Leaning casually in our seats, an empty compostable bowl in front of us, Trish and I observe the wandering crowd. “I love people watching,” she says. “There’s always interesting people everywhere, right? Everyone is interesting in a way. There’s a guy there with a shopping trolley – that’s interesting in itself!” she lightly laughs. “It’s interesting how people go about their business. Look at that guy pushing his kid in a makeshift wagon. I mean, why not just use a pram?” She notes these things in her very Trish way, non-judgmentally and amused. It is an off-hand delight expressed in her company brand, Just Seven. “I don’t know why, but everything in my life always involves the number seven. If they hadn’t been induced my sons would have been born on the 7th of the month. When I was house-hunting, I refused viewings for a house in Plymouth [UK] despite my realtor’s insistence. But when I finally saw how perfect it was and noticed the number was seven I just knew it was right.” This house now serves as her perfect studio and family abode. As she continues, listing seven after seven, I muse on her cool professionalism. Where an American like me would apply such synchronicity to the extreme, naming my company Always Seven or Completely Seven or Like, Totally Seven, the Dutch-English Trish coyly chooses Just.


Watching one of her vintage bowler caps walk by underneath a sign displaying “Free Hugs,” I think she might be doing herself a disservice (the sign-bearer thought a classy hat like Trish’s might bode better with potential customers than the leopard-print, goggle-adorned helmet he showed up in). Trish’s hats aren’t “just” hats. She touches up even those that are not her own creations, like the vintage men’s caps, in a feat of millinery. She uses the same mold-steam-spray-set technique so that the hats shine nearly as brightly as their original incarnation.
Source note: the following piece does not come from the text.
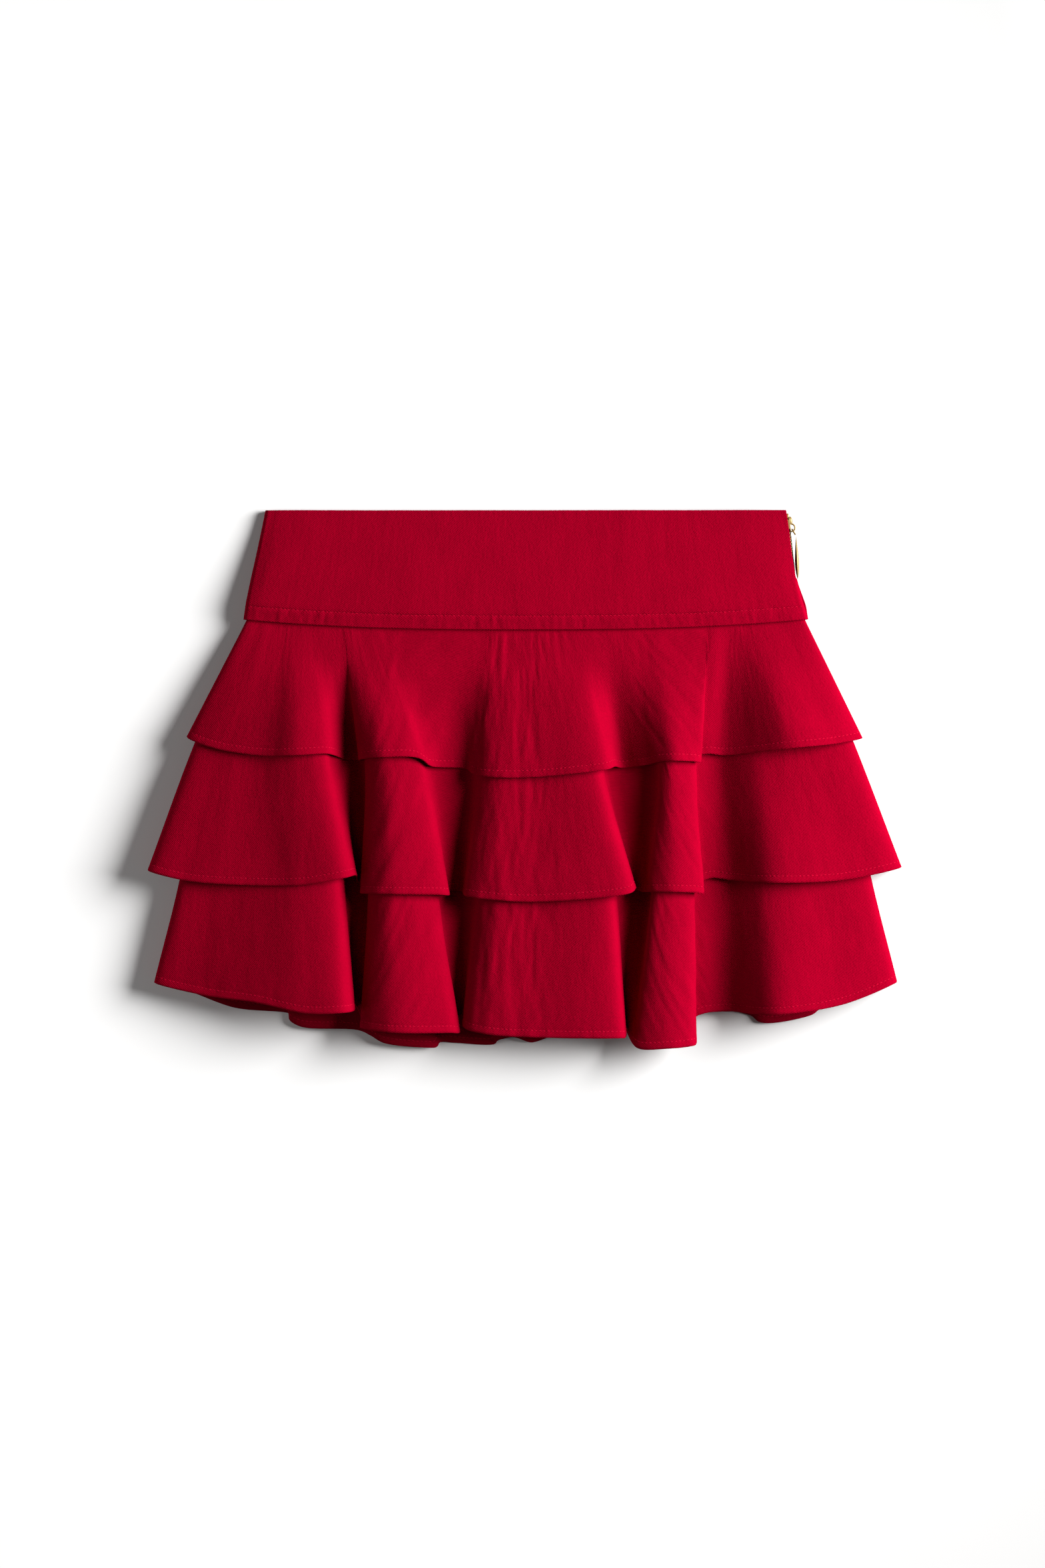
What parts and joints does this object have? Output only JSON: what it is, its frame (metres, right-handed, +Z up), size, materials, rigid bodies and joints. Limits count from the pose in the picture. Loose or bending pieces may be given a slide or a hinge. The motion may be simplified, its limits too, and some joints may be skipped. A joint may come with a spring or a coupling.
{
  "type": "tiered ruffle skirt",
  "caption": "Short flared skirt laid flat: a shaped hip yoke with a side zip and a swinging drop-shaped pull, and nested circular flounces that hang from the yoke seam in flutes.",
  "frame": {"origin": "on the surface the skirt lies on, below the middle of its bounding box", "axes": "+X to the side with the zip, +Y to the waist, +Z up off the surface; the hem is towards -Y"},
  "size_m": [0.5335, 0.3819, 0.0345],
  "materials": {
    "red_cloth": "soft matt crepe",
    "red_cloth_inside": "soft matt crepe, back panels",
    "zip_tape": "fine woven tape",
    "gold_metal": "polished pale gold"
  },
  "bodies": {
    "skirt": {"tier_1_front": "red_cloth", "tier_1_back": "red_cloth_inside", "tier_2_front": "red_cloth", "tier_2_back": "red_cloth_inside", "tier_3_front": "red_cloth", "tier_3_back": "red_cloth_inside", "yoke_front": "red_cloth", "yoke_back": "red_cloth_inside", "zip_tape": "zip_tape", "zip_chain": "gold_metal", "zip_slider": "gold_metal"},
    "pull": {"zip_link": "gold_metal", "zip_pull": "gold_metal"}
  },
  "joints": [
    {"name": "pull_swing", "type": "hinge", "parent": "skirt", "child": "pull", "pos_m": [0.1889, 0.17851, 0.00496], "axis": [0, 0, 1], "range_deg": [0, 130]}
  ]
}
They’re the highest-quality vintage men’s caps at the festival and yet the lowest priced. Trish can afford to price them low because she’s so efficient at reworking them. No wonder they sell like frogs in a wizard’s market.
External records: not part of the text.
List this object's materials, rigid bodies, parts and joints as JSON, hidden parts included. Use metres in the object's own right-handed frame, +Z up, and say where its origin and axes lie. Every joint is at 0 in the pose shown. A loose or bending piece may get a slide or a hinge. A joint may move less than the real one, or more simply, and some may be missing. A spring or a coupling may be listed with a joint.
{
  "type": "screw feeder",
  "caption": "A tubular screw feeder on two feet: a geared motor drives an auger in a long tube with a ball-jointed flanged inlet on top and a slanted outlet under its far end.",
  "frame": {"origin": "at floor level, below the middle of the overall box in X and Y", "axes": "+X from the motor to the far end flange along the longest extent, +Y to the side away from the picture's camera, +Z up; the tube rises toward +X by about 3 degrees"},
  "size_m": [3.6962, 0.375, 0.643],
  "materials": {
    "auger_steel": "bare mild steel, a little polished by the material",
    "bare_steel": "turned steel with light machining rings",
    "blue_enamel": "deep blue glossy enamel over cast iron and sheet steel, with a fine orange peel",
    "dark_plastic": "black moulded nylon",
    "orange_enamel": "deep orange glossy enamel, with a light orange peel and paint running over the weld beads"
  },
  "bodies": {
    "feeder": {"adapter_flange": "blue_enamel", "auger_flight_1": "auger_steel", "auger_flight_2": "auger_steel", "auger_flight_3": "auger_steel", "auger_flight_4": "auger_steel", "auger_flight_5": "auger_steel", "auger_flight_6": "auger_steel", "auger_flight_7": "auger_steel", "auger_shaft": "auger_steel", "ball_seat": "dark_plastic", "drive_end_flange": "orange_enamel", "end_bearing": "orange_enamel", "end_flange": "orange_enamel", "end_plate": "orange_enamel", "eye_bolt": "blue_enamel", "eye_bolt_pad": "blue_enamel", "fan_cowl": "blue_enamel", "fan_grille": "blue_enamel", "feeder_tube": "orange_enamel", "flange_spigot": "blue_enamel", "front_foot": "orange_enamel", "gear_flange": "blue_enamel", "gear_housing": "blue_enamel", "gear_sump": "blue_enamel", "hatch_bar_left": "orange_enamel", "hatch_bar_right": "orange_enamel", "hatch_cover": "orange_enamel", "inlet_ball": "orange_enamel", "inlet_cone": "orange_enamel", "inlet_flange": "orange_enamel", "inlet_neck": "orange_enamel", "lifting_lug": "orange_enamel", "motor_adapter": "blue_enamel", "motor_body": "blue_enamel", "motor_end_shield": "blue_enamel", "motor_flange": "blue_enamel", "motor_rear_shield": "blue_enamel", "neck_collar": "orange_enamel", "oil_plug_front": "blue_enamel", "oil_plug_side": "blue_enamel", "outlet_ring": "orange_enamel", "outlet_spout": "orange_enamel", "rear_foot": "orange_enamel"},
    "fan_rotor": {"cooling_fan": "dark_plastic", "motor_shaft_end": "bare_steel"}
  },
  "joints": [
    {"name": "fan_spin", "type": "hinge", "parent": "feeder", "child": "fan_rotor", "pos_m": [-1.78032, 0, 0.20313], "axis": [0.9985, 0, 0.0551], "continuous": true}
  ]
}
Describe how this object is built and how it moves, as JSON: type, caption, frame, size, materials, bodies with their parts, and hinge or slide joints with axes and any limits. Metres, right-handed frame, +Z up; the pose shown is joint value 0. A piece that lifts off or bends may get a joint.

By now we’re totally relaxed, wiggling our pinkies to the drifting music. I discover one reason Trish chose to move from Holland to the UK: “British music is the best. Aren’t all the best musicians British? Right going back to Queen. Queen is my favourite.” I peer at Trish in her uncharacteristically flamboyant tulle skirt with butterflies (donned for Port Eliot’s eyes only) and touch my own Just Seven trilby, billed in white lace and a bejewelled feather, remarking, “I can’t see one of your hats at a Queen show…” At this Trish chuckles. “Well, there aren’t many Freddie Mercuries running around anymore!”
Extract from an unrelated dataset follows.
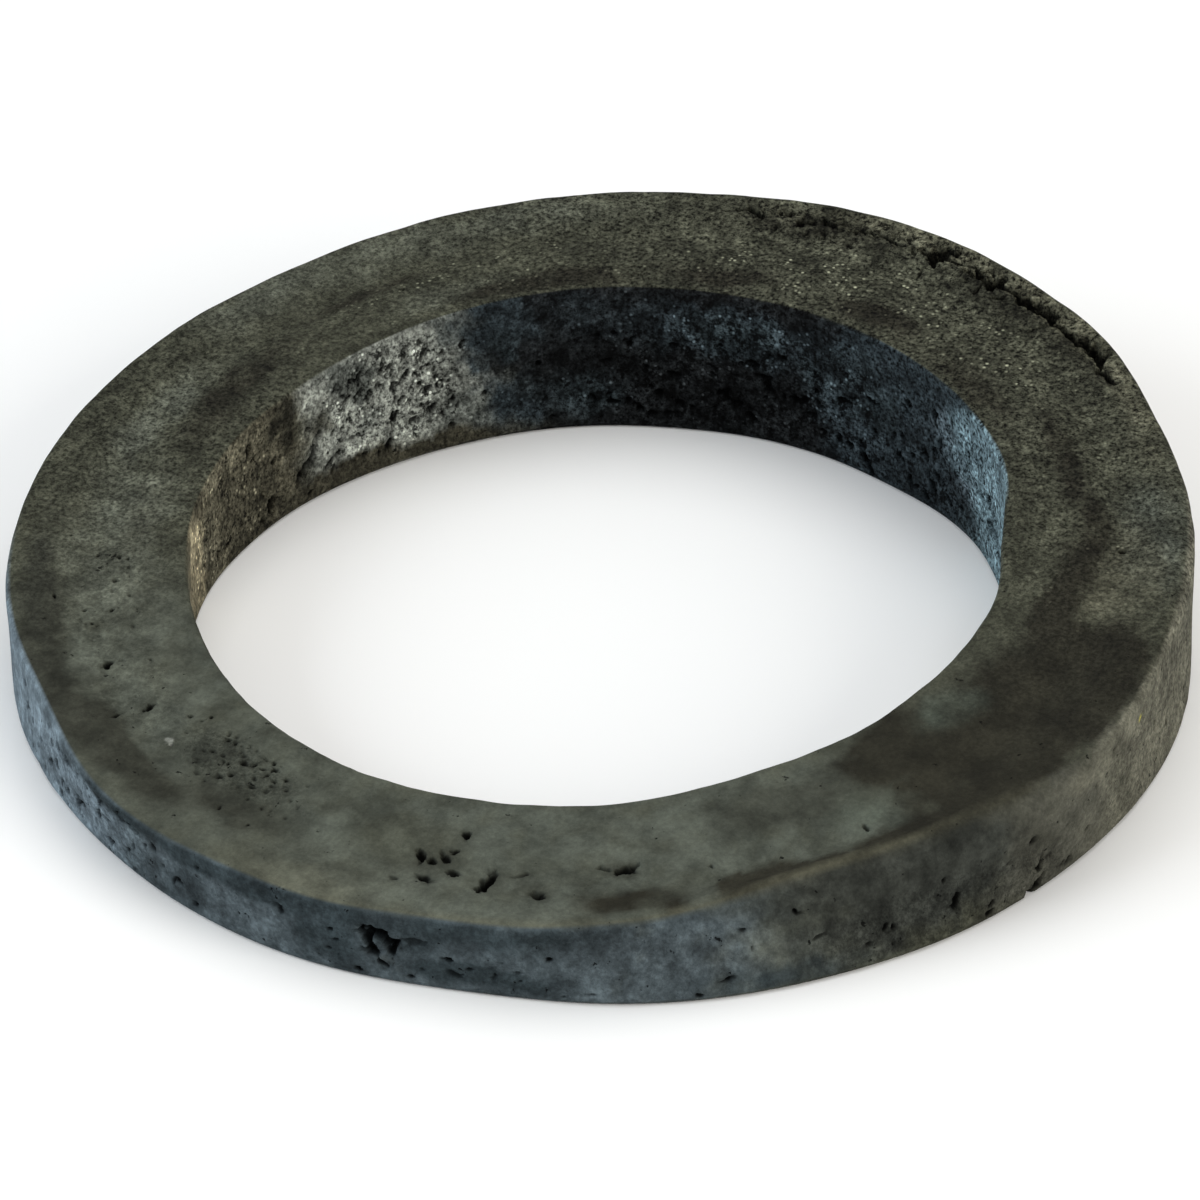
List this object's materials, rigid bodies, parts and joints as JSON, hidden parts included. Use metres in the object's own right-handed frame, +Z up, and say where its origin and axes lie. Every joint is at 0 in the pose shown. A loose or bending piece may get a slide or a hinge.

But there is Jimi Galvin, bassist of Mad Dog Mcrea, Trish’s second-favorite band after Queen and a local treasure. Just before one their Port Eliot set, Jimi moseyed into the Just Seven tent, unrecognized by Trish. As they conversed about Trish’s pieces, he commented how high-quality they were. Trish responded jovially, “They’re sure better than that one on your head!” Jimi chortled, “I’ve worn this hat on every gig for eight years!” Trish visibly struggled to contain her excitement when Jimi revealed his true identity. He left the tent with his old hat in his rucksack, walking directly to his Port Eliot stage in a shiny Just Seven. Later that evening Trish watched the show from the audience, glowing with pride.


Slowly, we pull ourselves from the chairs, disposing our rubbish in the bin (Trish might be British, but she’ll always have a Dutch care for cleanliness and order). In the Just Seven tent we find a father and son, returned a second time to try on an idiosyncratic blue felt wonderment. The hat is perfect for his job as a wedding poet. He spins the hat around, loving the fact that it has no front or back. “It’s like ten hats in one!” he remarks. The father eventually purchases his hat, a special present to himself at this fifth of his Port Eliot Festival attendances. Trish smiles serenely as he walks away. “The hats just sell themselves,” she titters. “He looks wonderful.”